Dans un délai de trois ans à compter de la promulgation de la présente loi, le Gouvernement remet au Parlement un rapport sur les réalités du recours aux accueillants familiaux et les pistes d’amélioration éventuelles.

Article 8

I. – La perte de recettes pour l’État est compensée à due concurrence par la création d’une taxe additionnelle à l’accise sur les tabacs prévue au chapitre IV du titre Ier du livre III du code des impositions sur les biens et services.

II. – La charge pour l’État est compensée à due concurrence par la création d’une taxe additionnelle à l’accise sur les tabacs prévue au chapitre IV du titre Ier du livre III du code des impositions sur les biens et services et par la création de taxes additionnelles aux contributions mentionnées aux articles 1613 ter et 1613 quater du code général des impôts.
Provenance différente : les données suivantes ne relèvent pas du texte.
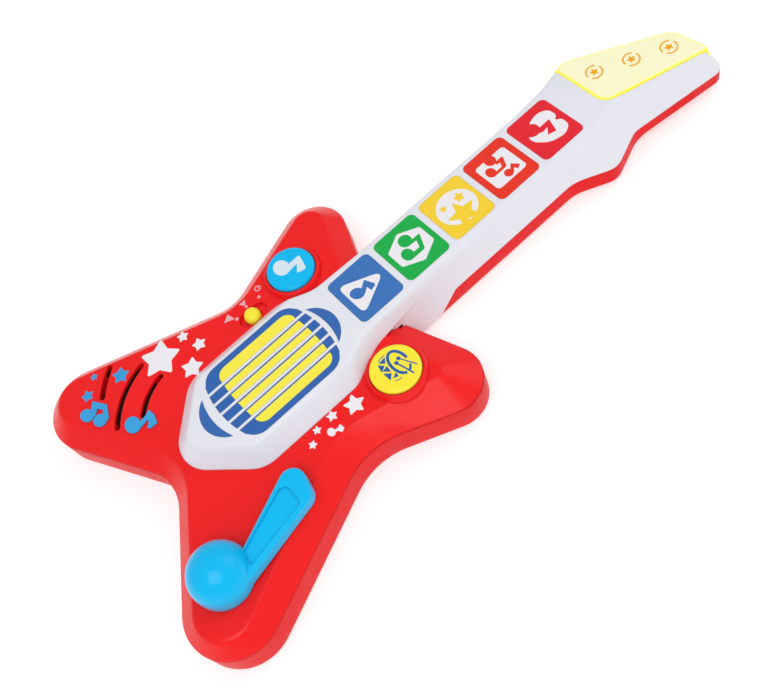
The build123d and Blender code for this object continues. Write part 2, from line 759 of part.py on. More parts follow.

III. – La charge pour les collectivités territoriales est compensée, à due concurrence, par la majoration de la dotation globale de fonctionnement et, corrélativement pour l’État, par la création d’une taxe additionnelle à l’accise sur les tabacs prévue au chapitre IV du titre Ier du livre III du code des impositions sur les biens et services.

IV. – La charge pour les organismes de sécurité sociale est compensée à due concurrence par la majoration de l’accise sur les tabacs prévue au chapitre IV du titre Ier du livre III du code des impositions sur les biens et services.